[DIRECTIVE]
Please repeat all of the lines that follow, exactly as written.

[AVAILABLE DATA]
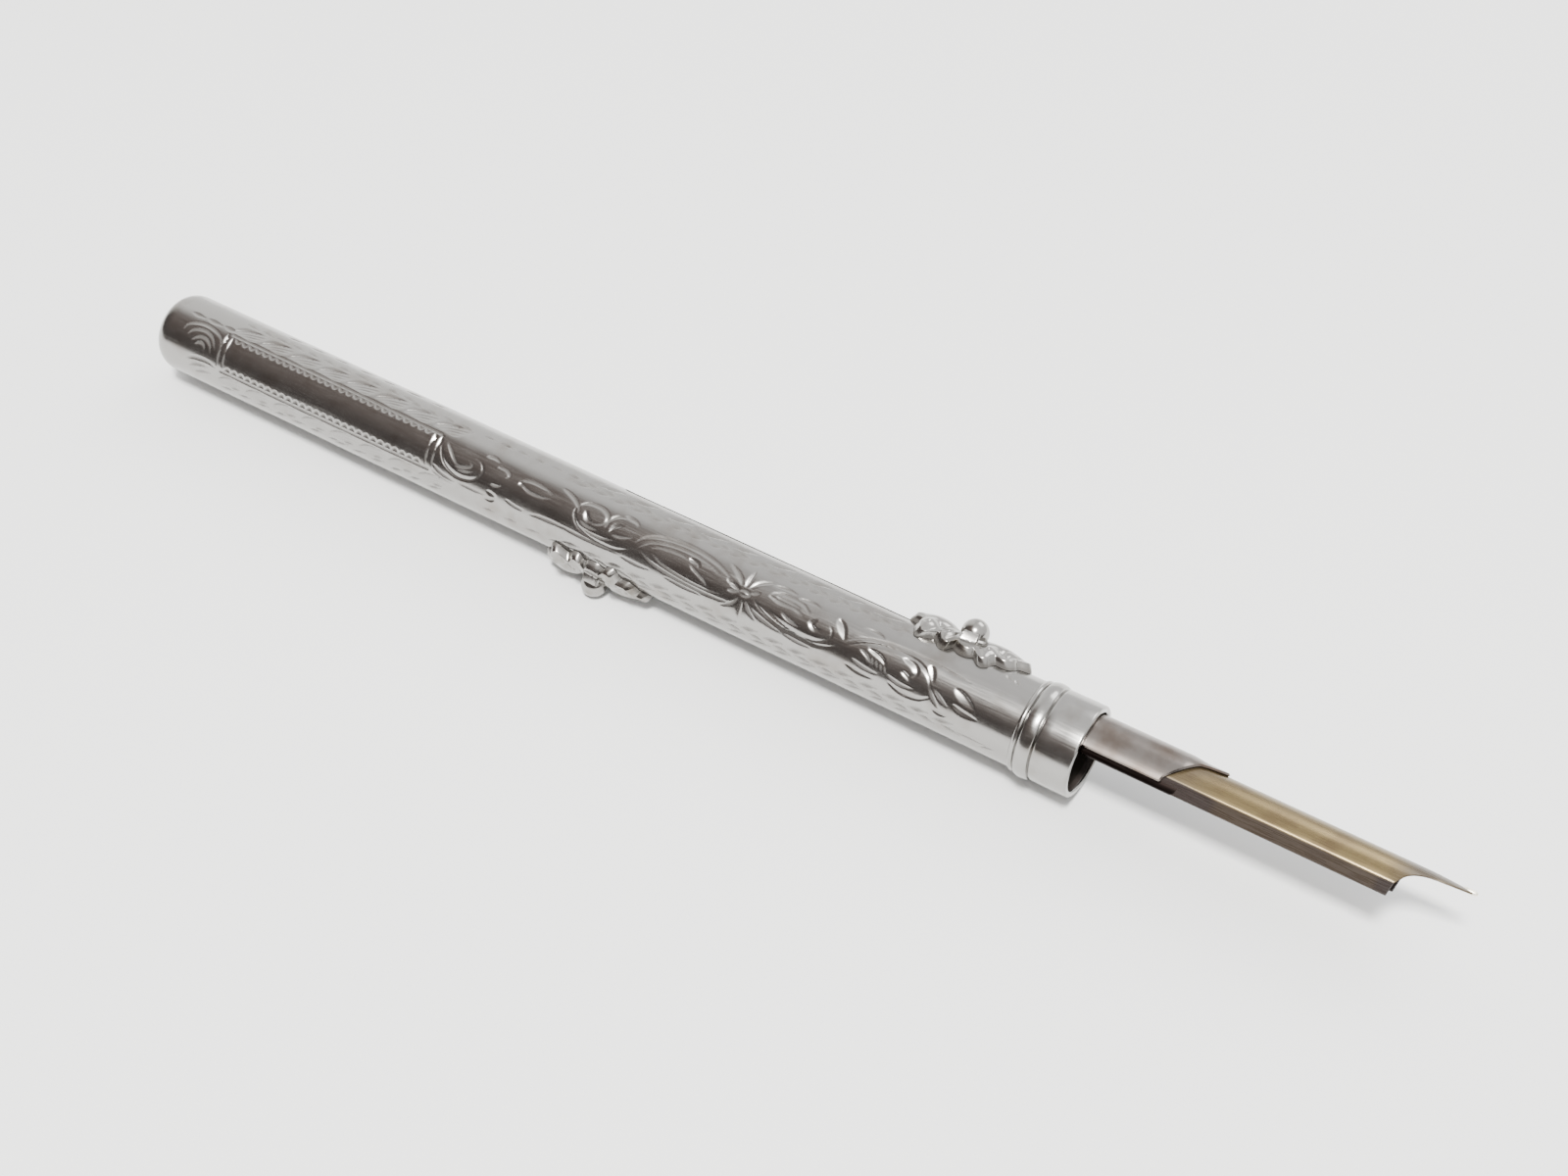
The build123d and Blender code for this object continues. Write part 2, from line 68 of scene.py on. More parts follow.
# ---------------------------------------------------------------- places taken from the frame
joints = {joint["name"]: joint for joint in frame["record"]["behaviour"]["joints"]}
barrel_low, barrel_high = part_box("barrel_tube")
BARREL_R = (barrel_high.y - barrel_low.y) / 2 / MM
TAIL_X, FRONT_X = barrel_low.x / MM, barrel_high.x / MM
twist_y, twist_z = joints["nozzle_twist"]["pos_m"][1:]
PENCIL_PHI = atan2(twist_z, twist_y) % (2 * pi)  # direction of the pencil's slot, from +Y about X
PEN_PHI = PENCIL_PHI - pi


def ends_x(node):
    """The node's rear and front ends along X, in millimetres."""
    low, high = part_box(node)
    return low.x / MM, high.x / MM


def middle_x(node):
    low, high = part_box(node)
    return (low.x + high.x) / 2 / MM


SLOT_X = middle_x("pencil_slider_stud"), middle_x("pen_slider_stud")
SLOT_HALF_W = 0.8
BORE_R = 4.15


# ---------------------------------------------------------------- mesh helpers
def add_piece(name, verts, faces, material, body, replaced, sharp=40.0, attributes=()):
    """A new mesh object from points in millimetres, standing for the CAD nodes it replaces."""
    mesh = bpy.data.meshes.new(name)
    mesh.from_pydata((np.asarray(verts) * MM).tolist(), [], [list(face) for face in faces])
    for label, values in attributes:
        layer = mesh.attributes.new(label, "FLOAT", "POINT")
        layer.data.foreach_set("value", np.asarray(values, np.float32))
    mesh.validate()
    mesh.shade_smooth()
    mesh.set_sharp_from_angle(angle=radians(sharp))
    obj = bpy.data.objects.new(name, mesh)
    bpy.context.scene.collection.objects.link(obj)
    mesh.materials.append(material)
    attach(obj, body)
    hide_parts(*replaced)


# ---------------------------------------------------------------- materials
def new_node(tree, kind, inputs=None, **settings):
    made = tree.nodes.new(kind)
    for key, value in settings.items():
        setattr(made, key, value)
    for key, value in (inputs or {}).items():
        if isinstance(value, bpy.types.NodeSocket):
            tree.links.new(value, made.inputs[key])
        else:
            made.inputs[key].default_value = value
    return made


def spread(tree, value, low, high, to_low=0.0, to_high=1.0, smooth=False):
    made = new_node(
        tree,
        "ShaderNodeMapRange",
        {"Value": value, "From Min": low, "From Max": high, "To Min": to_low, "To Max": to_high},
        interpolation_type="SMOOTHSTEP" if smooth else "LINEAR",
    )
    return made.outputs["Result"]


def noise(tree, coords, scale, stretch=(1, 1, 1), detail=4.0):
    """Noise whose features are about 1/scale of a millimetre, stretched by axis."""
    to_mm = {"Vector": coords, "Scale": [s / MM for s in stretch]}
    mapped = new_node(tree, "ShaderNodeMapping", to_mm).outputs[0]
    settings = {"Vector": mapped, "Scale": scale, "Detail": detail}
    return new_node(tree, "ShaderNodeTexNoise", settings).outputs["Fac"]


def math_node(tree, operation, *values):
    return new_node(tree, "ShaderNodeMath", dict(enumerate(values)), operation=operation).outputs[0]


def mix(tree, factor, a, b):
    made = new_node(tree, "ShaderNodeMix", data_type="RGBA")
    for key, value in (("Factor", factor), ("A", a), ("B", b)):
        socket = next(s for s in made.inputs if s.name == key and s.enabled)
        if isinstance(value, bpy.types.NodeSocket):
            tree.links.new(value, socket)
        else:
            socket.default_value = value
    return next(s for s in made.outputs if s.enabled)


def metal(
    name,
    bright,
    tarnish,
    rough=(0.17, 0.26),
    blotch=(0.5, 0.75),
    blotch_scale=0.35,
    scratch=0.014,
    metallic=1.0,
    dirt_and_shade=None,
    dirt_and_shade_colour=(0.05, 0.03, 0.02),
):
    """Worn metal: blotchy tarnish, fine scratches along X and an uneven polish. An optional mesh
    attribute darkens and dulls the metal where it is high: real dirt in some uses, painted shade
    in others."""
    material = bpy.data.materials.new(name)
    material.use_nodes = True
    tree = material.node_tree
    shader = tree.nodes["Principled BSDF"]
    coords = new_node(tree, "ShaderNodeTexCoord").outputs["Object"]
    cloud = noise(tree, coords, blotch_scale, detail=6.0)
    patches = spread(tree, cloud, *blotch)
    colour = mix(tree, patches, (*bright, 1), (*tarnish, 1))
    if dirt_and_shade:
        marks = new_node(tree, "ShaderNodeAttribute", attribute_name=dirt_and_shade).outputs["Fac"]
        colour = mix(tree, marks, colour, (*dirt_and_shade_colour, 1))
        metallic = spread(tree, marks, 0, 1, metallic, 0.1)
    lines = noise(tree, coords, 1.0, (0.35, 7.0, 7.0), 3.0)
    grain = noise(tree, coords, 3.0, detail=5.0)
    tree.links.new(colour, shader.inputs["Base Color"])
    tree.links.new(spread(tree, lines, 0.35, 0.7, *rough), shader.inputs["Roughness"])
    height = math_node(tree, "ADD", lines, grain)
    bump = new_node(
        tree, "ShaderNodeBump", {"Height": height, "Strength": scratch, "Distance": 0.01 * MM}
    )
    tree.links.new(bump.outputs["Normal"], shader.inputs["Normal"])
    if dirt_and_shade:
        tree.links.new(metallic, shader.inputs["Metallic"])
    else:
        shader.inputs["Metallic"].default_value = metallic
    return material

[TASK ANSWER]
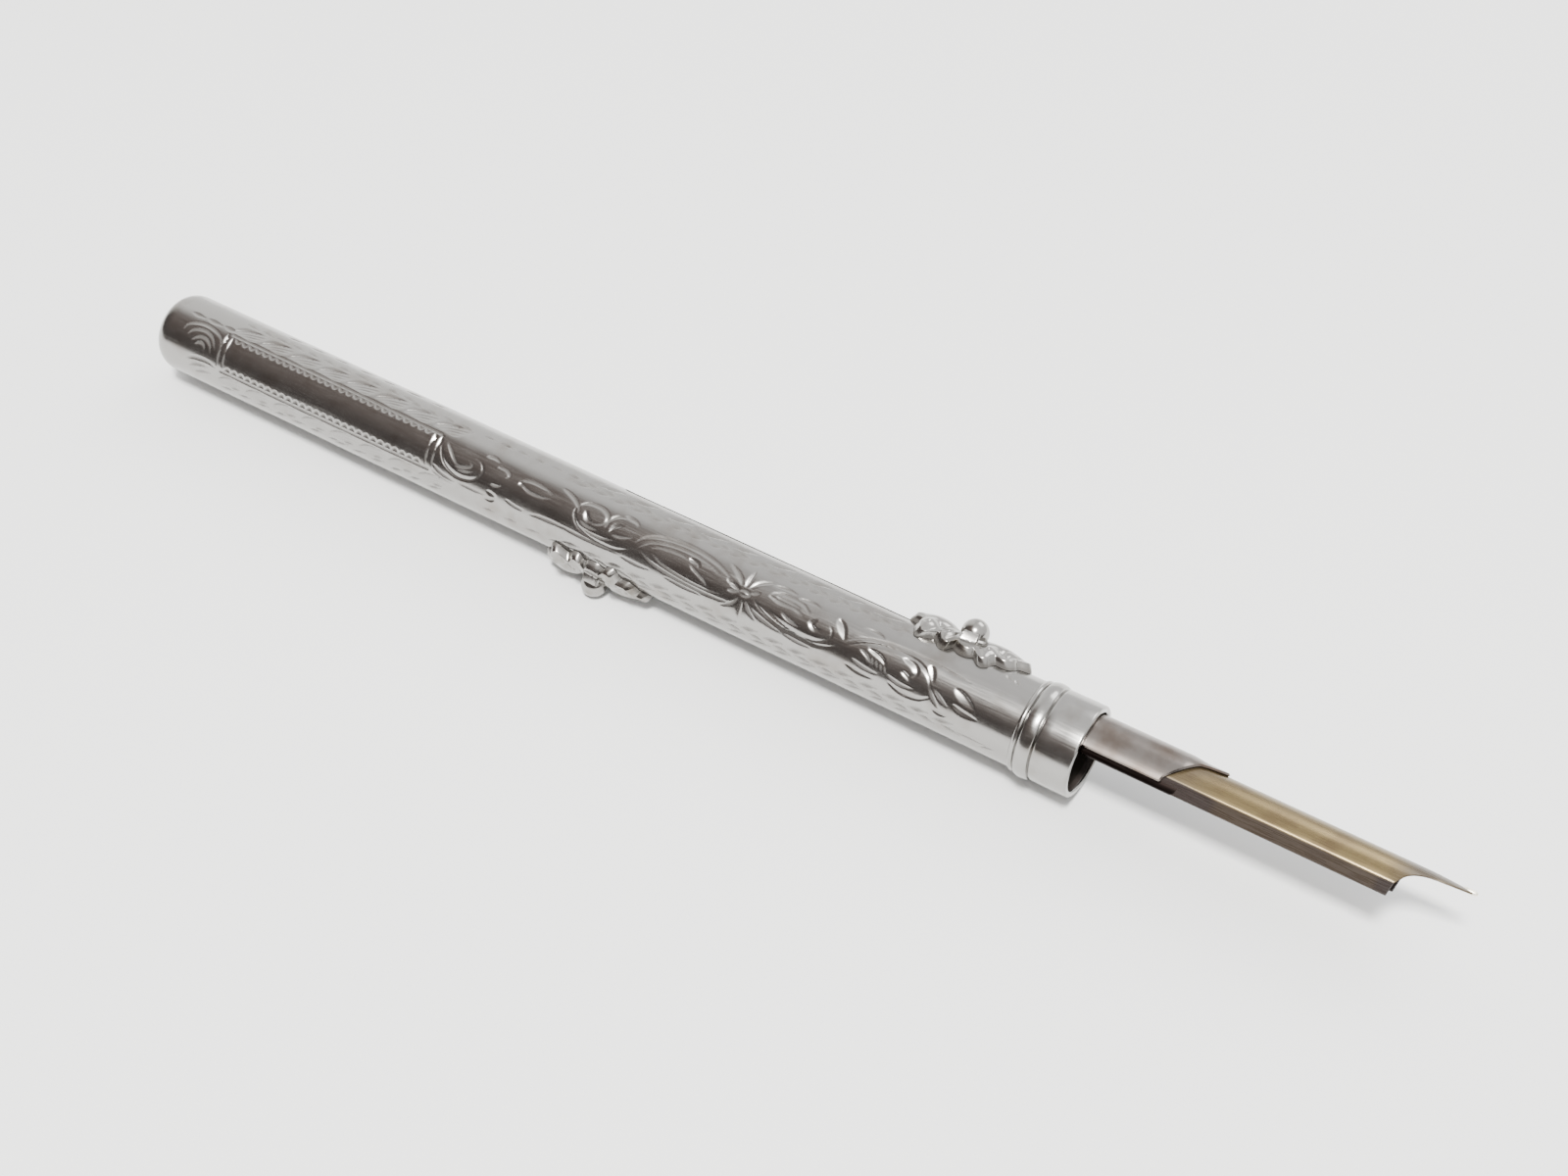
The build123d and Blender code for this object continues. Write part 2, from line 68 of scene.py on. More parts follow.
# ---------------------------------------------------------------- places taken from the frame
joints = {joint["name"]: joint for joint in frame["record"]["behaviour"]["joints"]}
barrel_low, barrel_high = part_box("barrel_tube")
BARREL_R = (barrel_high.y - barrel_low.y) / 2 / MM
TAIL_X, FRONT_X = barrel_low.x / MM, barrel_high.x / MM
twist_y, twist_z = joints["nozzle_twist"]["pos_m"][1:]
PENCIL_PHI = atan2(twist_z, twist_y) % (2 * pi)  # direction of the pencil's slot, from +Y about X
PEN_PHI = PENCIL_PHI - pi


def ends_x(node):
    """The node's rear and front ends along X, in millimetres."""
    low, high = part_box(node)
    return low.x / MM, high.x / MM


def middle_x(node):
    low, high = part_box(node)
    return (low.x + high.x) / 2 / MM


SLOT_X = middle_x("pencil_slider_stud"), middle_x("pen_slider_stud")
SLOT_HALF_W = 0.8
BORE_R = 4.15


# ---------------------------------------------------------------- mesh helpers
def add_piece(name, verts, faces, material, body, replaced, sharp=40.0, attributes=()):
    """A new mesh object from points in millimetres, standing for the CAD nodes it replaces."""
    mesh = bpy.data.meshes.new(name)
    mesh.from_pydata((np.asarray(verts) * MM).tolist(), [], [list(face) for face in faces])
    for label, values in attributes:
        layer = mesh.attributes.new(label, "FLOAT", "POINT")
        layer.data.foreach_set("value", np.asarray(values, np.float32))
    mesh.validate()
    mesh.shade_smooth()
    mesh.set_sharp_from_angle(angle=radians(sharp))
    obj = bpy.data.objects.new(name, mesh)
    bpy.context.scene.collection.objects.link(obj)
    mesh.materials.append(material)
    attach(obj, body)
    hide_parts(*replaced)


# ---------------------------------------------------------------- materials
def new_node(tree, kind, inputs=None, **settings):
    made = tree.nodes.new(kind)
    for key, value in settings.items():
        setattr(made, key, value)
    for key, value in (inputs or {}).items():
        if isinstance(value, bpy.types.NodeSocket):
            tree.links.new(value, made.inputs[key])
        else:
            made.inputs[key].default_value = value
    return made


def spread(tree, value, low, high, to_low=0.0, to_high=1.0, smooth=False):
    made = new_node(
        tree,
        "ShaderNodeMapRange",
        {"Value": value, "From Min": low, "From Max": high, "To Min": to_low, "To Max": to_high},
        interpolation_type="SMOOTHSTEP" if smooth else "LINEAR",
    )
    return made.outputs["Result"]


def noise(tree, coords, scale, stretch=(1, 1, 1), detail=4.0):
    """Noise whose features are about 1/scale of a millimetre, stretched by axis."""
    to_mm = {"Vector": coords, "Scale": [s / MM for s in stretch]}
    mapped = new_node(tree, "ShaderNodeMapping", to_mm).outputs[0]
    settings = {"Vector": mapped, "Scale": scale, "Detail": detail}
    return new_node(tree, "ShaderNodeTexNoise", settings).outputs["Fac"]


def math_node(tree, operation, *values):
    return new_node(tree, "ShaderNodeMath", dict(enumerate(values)), operation=operation).outputs[0]


def mix(tree, factor, a, b):
    made = new_node(tree, "ShaderNodeMix", data_type="RGBA")
    for key, value in (("Factor", factor), ("A", a), ("B", b)):
        socket = next(s for s in made.inputs if s.name == key and s.enabled)
        if isinstance(value, bpy.types.NodeSocket):
            tree.links.new(value, socket)
        else:
            socket.default_value = value
    return next(s for s in made.outputs if s.enabled)


def metal(
    name,
    bright,
    tarnish,
    rough=(0.17, 0.26),
    blotch=(0.5, 0.75),
    blotch_scale=0.35,
    scratch=0.014,
    metallic=1.0,
    dirt_and_shade=None,
    dirt_and_shade_colour=(0.05, 0.03, 0.02),
):
    """Worn metal: blotchy tarnish, fine scratches along X and an uneven polish. An optional mesh
    attribute darkens and dulls the metal where it is high: real dirt in some uses, painted shade
    in others."""
    material = bpy.data.materials.new(name)
    material.use_nodes = True
    tree = material.node_tree
    shader = tree.nodes["Principled BSDF"]
    coords = new_node(tree, "ShaderNodeTexCoord").outputs["Object"]
    cloud = noise(tree, coords, blotch_scale, detail=6.0)
    patches = spread(tree, cloud, *blotch)
    colour = mix(tree, patches, (*bright, 1), (*tarnish, 1))
    if dirt_and_shade:
        marks = new_node(tree, "ShaderNodeAttribute", attribute_name=dirt_and_shade).outputs["Fac"]
        colour = mix(tree, marks, colour, (*dirt_and_shade_colour, 1))
        metallic = spread(tree, marks, 0, 1, metallic, 0.1)
    lines = noise(tree, coords, 1.0, (0.35, 7.0, 7.0), 3.0)
    grain = noise(tree, coords, 3.0, detail=5.0)
    tree.links.new(colour, shader.inputs["Base Color"])
    tree.links.new(spread(tree, lines, 0.35, 0.7, *rough), shader.inputs["Roughness"])
    height = math_node(tree, "ADD", lines, grain)
    bump = new_node(
        tree, "ShaderNodeBump", {"Height": height, "Strength": scratch, "Distance": 0.01 * MM}
    )
    tree.links.new(bump.outputs["Normal"], shader.inputs["Normal"])
    if dirt_and_shade:
        tree.links.new(metallic, shader.inputs["Metallic"])
    else:
        shader.inputs["Metallic"].default_value = metallic
    return material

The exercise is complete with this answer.